# Nuggets Acquire Johan Petro From Thunder



## Cris (Jun 18, 2003)

> MINNEAPOLIS (Ticker) -- Chucky Atkins is on the move again.
> 
> The Denver Nuggets traded the veteran point guard to the Oklahoma City Thunder on Wednesday along with a first-round pick and cash considerations for center Johan Petro and a second-round draft choice.
> 
> ...


...


----------



## pac4eva5 (Dec 29, 2005)

good deal. we are no officially a million under the luxery tax mark. this is great. plus the first pick of the 2nd round is better than the 26th pick of the 1st round. and we dont have to pay chucky's guaranteed 700k next year.

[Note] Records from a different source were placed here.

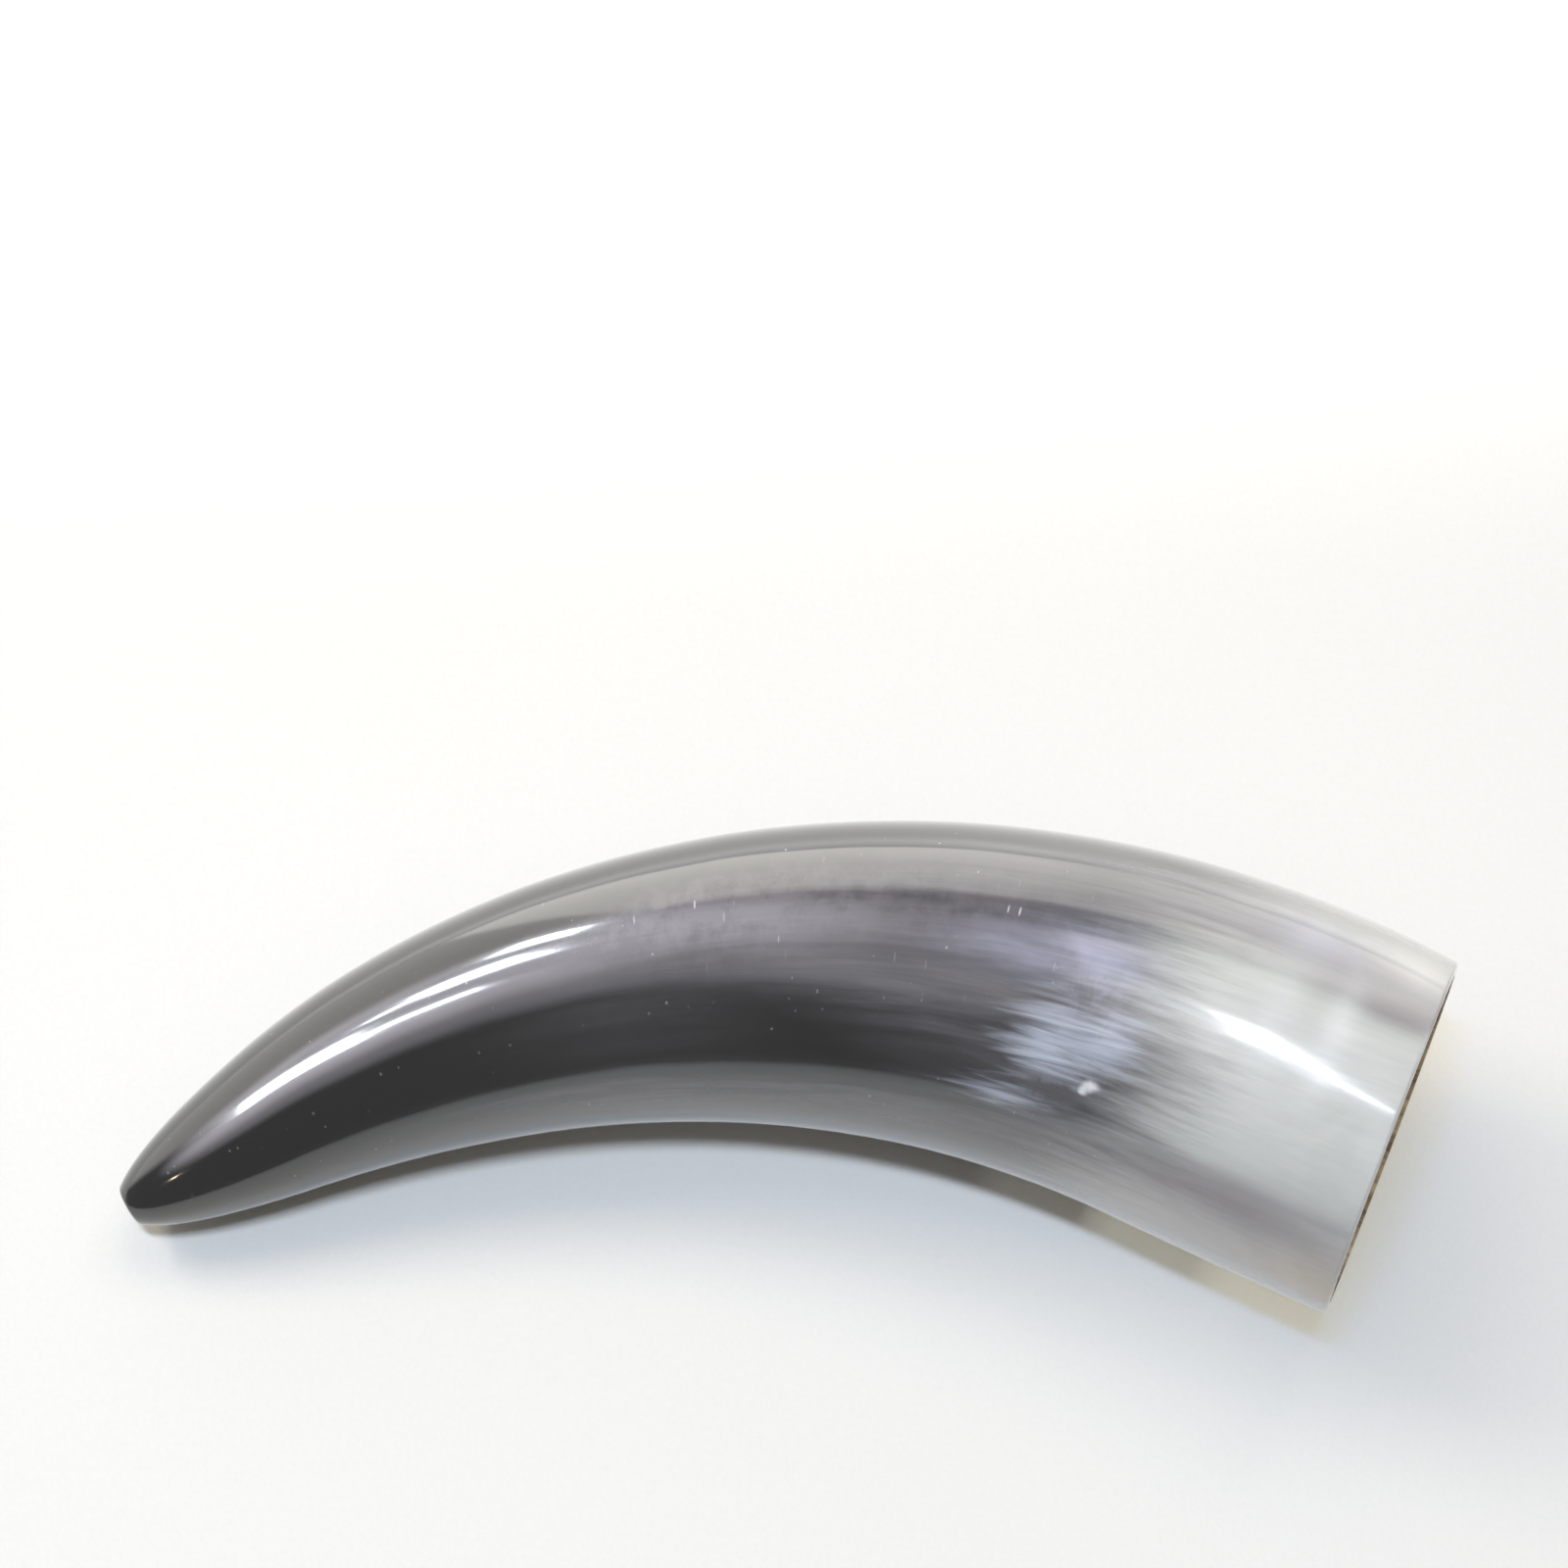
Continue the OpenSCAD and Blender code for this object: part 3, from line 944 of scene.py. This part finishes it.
def add_world():
    """A dim ceiling, a paler backdrop, a bright window at its right and a glow near the lamps.

    Only mirror rays see all of it: other rays see it dimmed, and the camera sees an even pale grey.
    """
    world = bpy.data.worlds.new("studio")
    bpy.context.scene.world = world
    nodes = Nodes(world)
    way = nodes.add("ShaderNodeTexCoord").outputs["Generated"]

    def along(azimuth, elevation):
        return nodes.add("ShaderNodeVectorMath", {0: way, 1: direction(azimuth, elevation)},
                         operation="DOT_PRODUCT").outputs["Value"]

    def light(strength, tint):
        made = nodes.add("ShaderNodeVectorMath", {0: tint, "Scale": strength}, operation="SCALE")
        return made.outputs[0]

    def all_of(*masks):
        whole = masks[0]
        for mask in masks[1:]:
            whole = nodes.maths("MULTIPLY", whole, mask)
        return whole

    def squared(axis, reach):
        return nodes.maths("POWER", nodes.maths("DIVIDE", axis, reach), 2)

    backdrop = all_of(nodes.graded(along(90, 0), 0.0, 0.25), nodes.graded(along(0, 90), 0.68, 0.58))
    window = all_of(nodes.graded(along(31, 0), -0.015, 0.015), nodes.graded(along(107, 0), 0.0, 0.1),
                    nodes.graded(along(-73, 50), 0.02, -0.02))
    window_light = nodes.maths("MULTIPLY", window, nodes.graded(along(121, 0), 0.70, 0.95, 0.5, 1.5))
    off_centre = nodes.maths("ADD", squared(along(248, 0), 0.60), squared(along(338, 40), 0.38))
    glow = all_of(nodes.graded(off_centre, 1.0, 0.05), nodes.graded(along(158, 50), 0.0, 0.3))
    glow = nodes.maths("ADD", glow, nodes.graded(along(-165, 52), 0.935, 0.995, 0.0, 0.45))
    colour = light(CEILING, (1.0, 0.98, 0.96))
    for strength, tint in ((nodes.maths("MULTIPLY", backdrop, BACKDROP), (1.0, 0.98, 0.95)),
                           (window_light, (1.0, 0.97, 0.90)),
                           (nodes.maths("MULTIPLY", glow, LAMP_GLOW), (0.94, 0.91, 1.0))):
        colour = nodes.mixed(1.0, colour, light(strength, tint), "ADD")
    path = nodes.add("ShaderNodeLightPath")
    mirrored = path.outputs["Is Glossy Ray"]
    even = nodes.mixed(1.0, light(DIMMED, colour), light(EVEN_LIGHT, WARM_WHITE), "ADD")
    colour = nodes.mixed(mirrored, even, colour)
    colour = nodes.mixed(path.outputs["Is Camera Ray"], colour, grey(PAST_FLOOR))
    emitted = nodes.add("ShaderNodeBackground", {"Color": colour, "Strength": 1.0})
    output = nodes.add("ShaderNodeOutputWorld")
    nodes.tree.links.new(emitted.outputs[0], output.inputs["Surface"])


def add_camera():
    back = Vector((0, -math.cos(CAMERA_ELEVATION), math.sin(CAMERA_ELEVATION)))
    data = bpy.data.cameras.new("camera")
    data.sensor_width = 36
    data.lens = CAMERA_LENS
    camera = bpy.data.objects.new("camera", data)
    camera.location = CAMERA_TARGET + back * CAMERA_DISTANCE
    camera.rotation_mode = "QUATERNION"
    camera.rotation_quaternion = (-back).to_track_quat("-Z", "Y")
    bpy.context.scene.collection.objects.link(camera)
    bpy.context.scene.camera = camera


add_camera()
overhead_blockers = build_pieces()
add_floor()
add_world()
add_lamps(overhead_blockers)
bpy.context.scene.view_settings.view_transform = "Standard"
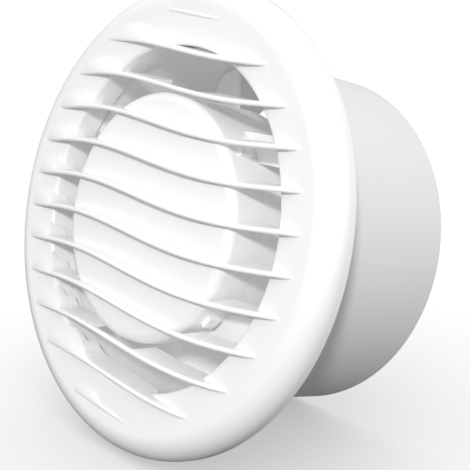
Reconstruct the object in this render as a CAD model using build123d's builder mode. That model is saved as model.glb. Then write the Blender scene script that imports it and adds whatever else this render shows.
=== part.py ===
from build123d import *
import os
from math import cos, pi, radians, sin, sqrt, tan

# Bathroom extractor fan, nominal duct size 120 mm, millimetres.
# The wall plane is Y = 0. The duct runs along +Y into the wall, the grille faces -Y, +Z is up,
# and the fan's axis of rotation is the Y axis.

# ---------------------------------------------------------------- driving dimensions
rim_radius = 77.5            # outer edge of the grille
rim_land = 2.2               # straight edge behind the rounded rim
crest_radius = 69.4          # highest circle of the rim, where the louvres fade out
crest_depth = 9.4            # how far that circle stands from the wall
aperture_radius = 56.0       # opening in the grille
bore_radius = 57.0           # inside of the duct
lip_depth = 8.3              # front of the opening's lip
lip_rear = 2.3               # where the lip's thick part ends, just clear of the flange
skirt_rear = 1.0             # a thin skirt carries the lip on into the duct, to this depth
skirt_gap = 0.3              # between the skirt and the duct
wall = 2.0                   # general moulded wall
bow = 6.8                    # how much further the louvres stand at the middle

louvre_count = 12
louvre_pitch = 12.0
louvre_thickness = 1.8
louvre_wave = 2.0            # height of the S curve
louvre_wave_length = 122.0
louvre_tilt = 8.0            # degrees, rear edge higher
louvre_rear = 3.5

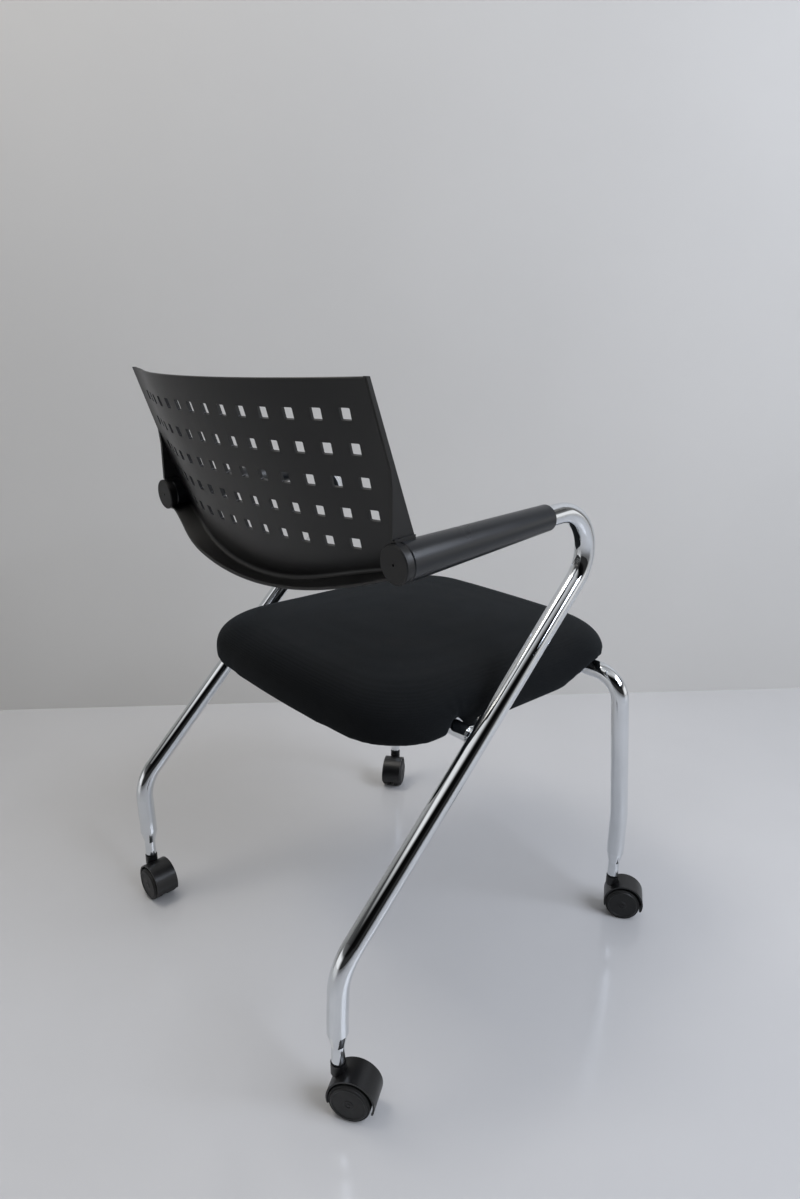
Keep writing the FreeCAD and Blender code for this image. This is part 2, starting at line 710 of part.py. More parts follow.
HINGE_BORE_R = CROSS_R + HINGE_RUN
BLOCK_LOW_Z = UNDERFRAME_Z + HINGE_BLOCK_RISE


def hinge_block(x):
    """Return the bearing block over the cross tube, with its stop lug."""
    block = Part.makeBox(HINGE_W, HINGE_BLOCK_LONG, PAN_Z - BLOCK_LOW_Z,
                         V(x - HINGE_W / 2.0, CROSS_Y - HINGE_BLOCK_LONG / 2.0, BLOCK_LOW_Z))
    bore_start = V(x - HINGE_W, CROSS_Y, UNDERFRAME_Z)
    block = block.cut(cylinder(HINGE_BORE_R, bore_start, V(1, 0, 0), 2 * HINGE_W))
    for point in hinge_screw_points():
        if point.x * x > 0:
            block = block.cut(cylinder(HINGE_SCREW_D / 2.0, V(point.x, point.y, BLOCK_LOW_Z - 1),
                                       V(0, 0, 1), PAN_Z - BLOCK_LOW_Z + 2))
    inward = -1 if x > 0 else 1
    lug_x = x + inward * HINGE_W / 2.0
    outer_r = PAN_Z - UNDERFRAME_Z - BUMPER_REST
    start_x = lug_x if inward > 0 else lug_x - STOP_LUG_W
    ring = cylinder(outer_r, V(start_x, CROSS_Y, UNDERFRAME_Z), V(1, 0, 0), STOP_LUG_W)
    ring = ring.cut(cylinder(HINGE_BORE_R + BUMPER_REST, V(start_x - 1, CROSS_Y, UNDERFRAME_Z),
                             V(1, 0, 0), STOP_LUG_W + 2))
    pin_half = math.degrees(math.asin(STOP_PIN_D / 2.0 / HINGE_BORE_R))
    first = SEAT_TRAVEL_DEG + pin_half + STOP_SLACK_DEG
    wedge = sector(start_x, STOP_LUG_W, first, first + STOP_LUG_DEG, outer_r * 2)
    return solid_of(block.fuse(ring.common(wedge)))


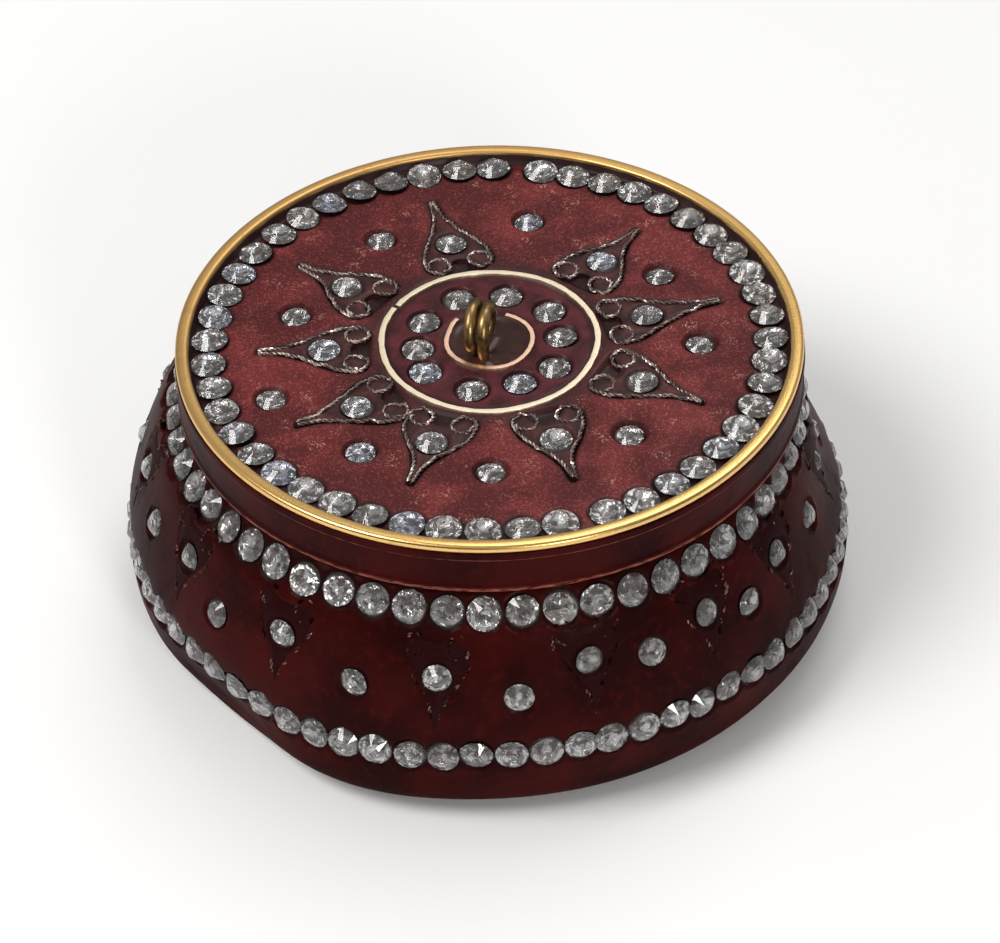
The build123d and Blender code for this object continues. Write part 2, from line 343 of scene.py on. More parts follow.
# Stones of the jacket, and how its lac is pressed round them: gap, slope and lip
JACKET_STONES = {
    "shoulder_stones": (0.02, 2.0, 0.05),
    "foot_stones": (0.02, 2.0, 0.05),
    "side_field_stones": (0.12, 2.2, 0.06),
    "side_leaf_stones": (0.12, 2.2, 0.0),
}
# Stones of the lid: how far off their places, how much higher and how much wider
LID_STONES = {
    "border_stones": (0.09, 0.18, 1.08),
    "petal_stones": (0.0, 0.04, 1.06),
    "field_stones": (0.0, -0.1, 1.04),
    "centre_stones": (0.05, -0.02, 1.04),
}
CAD_PLACES = {node: stone_places(node) for node in (*JACKET_STONES, *LID_STONES)}


def leaf_frames(inlay_node, stone_node):
    """Stone's centre, outward and tip directions and reach of each leaf, from its solid."""
    leaves = []
    for triangles in islands(inlay_node):
        points = np.array([p for tri in triangles for p in tri])
        middle = points.mean(axis=0)
        centre, aim, _ = min(
            CAD_PLACES[stone_node], key=lambda place: np.linalg.norm(place[0] - middle)
        )
        flat = points - centre
        flat = flat - np.outer(flat @ aim, aim)
        tip = flat[np.argmax(np.linalg.norm(flat, axis=1))]
        leaves.append((centre, aim, tip / np.linalg.norm(tip), float(np.linalg.norm(tip))))
    return sorted(leaves, key=lambda leaf: bearing_of(leaf[0]))


PETALS = leaf_frames("petal_inlays", "petal_stones")
SIDE_LEAVES = leaf_frames("side_leaf_inlays", "side_leaf_stones")


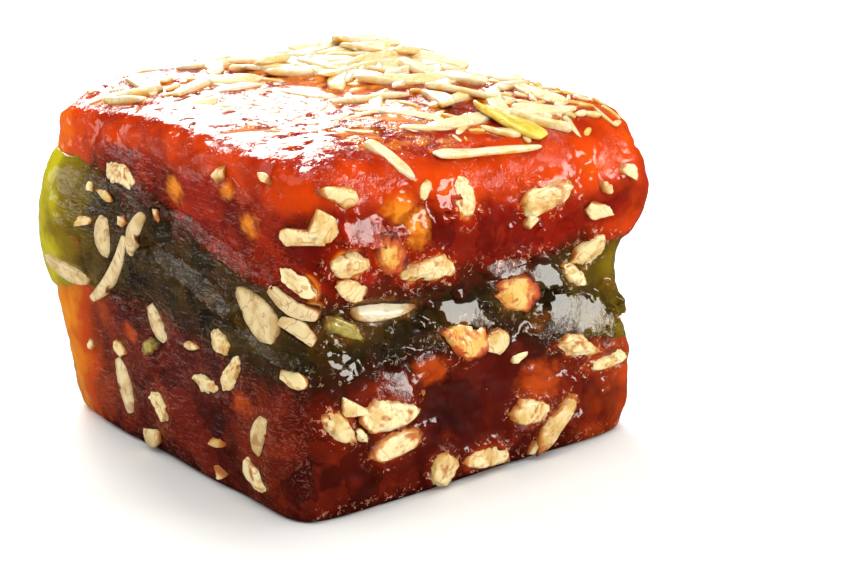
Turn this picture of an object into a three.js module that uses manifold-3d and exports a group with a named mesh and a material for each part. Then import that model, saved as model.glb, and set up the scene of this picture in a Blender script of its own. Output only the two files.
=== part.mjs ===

we now have open money to sign 10 day contracts. somebody mentioned darius miles which would be awesome. get enough games out of him to add an extra 10 million to portland's cap.


----------



## Timmons (May 25, 2005)

Petro is intriguing. I hope he can provide some solid minutes out there and provide Nene and KMart with some needed rest.

I hate to see Denver turn into Phoenix and I fear they may be headed in that direction by giving away valuable picks to avoid paying $$. Hope I'm proved wrong and I still believe Kroenke will do what it takes to build a winner here!


----------



## pac4eva5 (Dec 29, 2005)

imo petro was purely a financial trade (like all of them this year) and a great one at that. the pick aint worth ****, in fact that might have been OUR decision. i think we can go deep this season. ur looking at a mid 20's pick for the 31st pick. thats somewhere around 4-7 spots? big deal. a 2nd rounder means no guaranteed contracts. so we dont have to pay a ****ty guy to sit on the bench for 4 years. overrall safer.

total rumor after scott hastings announced couple days ago we were close to aquiring a 14/12 guy. but the melo injury halted it. scott also called it "risky". no way its biedrins and other guys just dont fit the bill. pretty likely it was a kleiza for david lee swap. probably us throwing in our charlotte 1st as well. if so, i pray it comes true. rebounding on both ends has been an issue, and since hes a capable inside scorer as well, u can pair him up with anybody (lee/birdman. kmart/lee. lee/nene. hell, even a kmart/lee/nene trio). just makes too much sense...


----------



## darth-horax (Nov 21, 2005)

Would have been sweet.

I love Kleiza, but I see him balling in Europe next yera for mucho dinero.


----------



## pac4eva5 (Dec 29, 2005)

agreed! i sure hope WE dont give him mucho dinero. anyway, if that is the likely trade, we are just waiting for melo to recover i guess. he will be healthy in plenty of time before the trade deadline. i hope he is traded for sombeody who can help us. parker, salmons, maybe even azubuike??? lol i wish. also david lee, amir johnson, maxiell...all very awesome deals if possible!


----------



## darth-horax (Nov 21, 2005)

Maxiell would be a GREAT addition to our front court.


----------



## nbanoitall (May 21, 2004)

its not even a given petro will be in the league next year. this is purely a financial deal that gives the Nuggies injury protection. Petro isn't even that good a defender. But when you have injuries or need to throw in a body to hack a shaq. you got your guy.


----------